Este é o verdadeiro antónimo de ‘autonomia’. A questão poderá colocar-se assim: sabendo que existe lei (e não a anomia, como defendem os solipsistas), onde se encontra a razão pela qual a cumpro? Em mim ou no outro? Cumpro a lei porque o outro mo impõe ou porque a reconheço válida e me imponho o seu cumprimento?

A verdadeira autonomia, a esta luz, não é a capacidade de criar a lei, mas de me conformar a ela, por mim mesmo, sem precisar de que o outro mo imponha.

Percebemos, por isso, que a verdadeira autonomia seja o desejo mais autêntico, mas também mais difícil da humanidade. É que, logo ali, está a ribanceira do abismo da anomia… O desejo de que a lei seja interiorizada pode, facilmente, resvalar para a sua substituição por um outro desejo: o de que se desista de interiorizar a lei para se presumir ser o seu próprio criador.

Na conceção que aqui denuncio (que designei como solipsista), a verdade não existe e não se caminha para ela. O sujeito vive, solitariamente, e cria a sua própria lei. Resvala para o abismo de uma solidão ilusória em que, após se reconhecer criador da lei a percebe como só sua e, por isso, inválida para os demais… De que valeria uma lei assim? E donde lhe viria a sua força?
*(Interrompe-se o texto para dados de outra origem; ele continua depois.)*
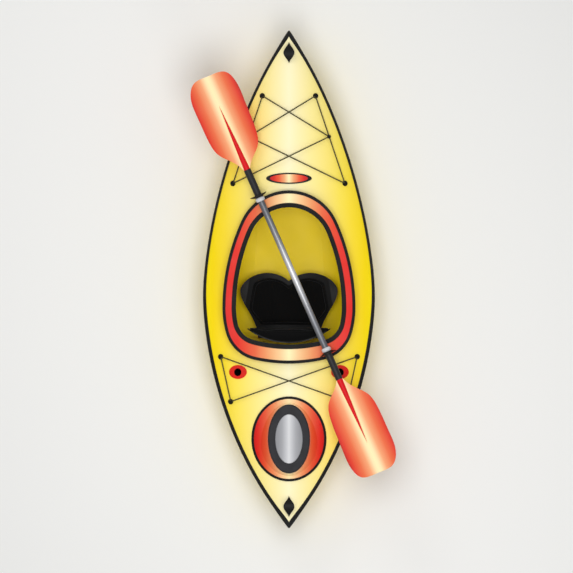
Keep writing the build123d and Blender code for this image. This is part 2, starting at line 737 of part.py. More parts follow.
def rail_posts(side, radius, gap, hollow):
    """Round posts from the rail out to the hull's side."""
    posts = []
    for end in (-1, 1):
        reach_out = 150.0
        post = Rot(0, 90, 0) * Cylinder(radius, reach_out - gap)
        at = side * (RAIL_THICK / 2 + gap + (reach_out - gap) / 2)
        place = Pos(at, end * (rail_length() / 2 - RAIL_POST), 0)
        posts.append(only_solid((rail_plane(side) * (place * post)) & hollow))
    return posts


def foot_rail(side, hollow):
    """Toothed rail on two stand-off posts."""
    bar = Box(RAIL_THICK, rail_length(), RAIL_HEIGHT)
    count = int(PEG_TRAVEL / RAIL_TOOTH) // 2 + 2
    for i in range(-count, count + 1):
        bar -= Pos(0, i * RAIL_TOOTH, RAIL_HEIGHT / 2) * Box(2 * RAIL_THICK, 6, 5)
    bar = rail_plane(side) * bar
    for post in rail_posts(side, RAIL_POST_RADIUS, 0, hollow):
        bar += post
    return only_solid(bar - rail_screws(side)[0] - rail_screws(side)[1])


def rail_screws(side):
    """Machine screws through the rail into its posts."""
    screws = []
    for end in (-1, 1):
        place = Pos(-side * RAIL_THICK / 2, end * (rail_length() / 2 - RAIL_POST), 0)
        screws.append(rail_plane(side) * (place * (Rot(0, -side * 90, 0) * screw(Plane.XY, 26))))
    return screws


def foot_peg(side):
    """Pedal, and the saddle that runs on the rail."""
    width, thick, height = PEG_SIZE
    saddle_w = RAIL_THICK + 14
    saddle = Box(saddle_w, PEG_SADDLE, RAIL_HEIGHT + 14)
    saddle -= Box(RAIL_THICK + 2 * PEG_PLAY, PEG_SADDLE + 2, RAIL_HEIGHT + 2 * PEG_PLAY)
    pedal = Pos(-side * (saddle_w / 2 + width / 2 - 2), 0, 4) * Box(width, thick, height)
    pedal = fillet(pedal.edges().filter_by(Axis.Y), 10)
    return rail_plane(side) * (Pos(0, -PEG_TRAVEL / 2, 0) * (saddle + pedal))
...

Só do poder de quem a pudesse impor aos demais…

 Na conceção que respeita a história do conceito, autonomia é, por oposição, um caminho decidido pelo sujeito que visa conformar-se à verdade, à lei que reconhece como sendo participada por si, mas não originada por si, antes assumida.

Nesta visão, autonomia e responsabilidade são dois termos que pressupõem a tensão entre o sujeito e o para além do sujeito. Este caminha para algo, encaminha-se, não rodopia sobre si. A sua vida é, então, como tão fecundamente pensaram os cristãos, ao longo da sua história, um ‘peregrinar’, caminha para algures, para uma meta. O seu caminhar é transcender-se.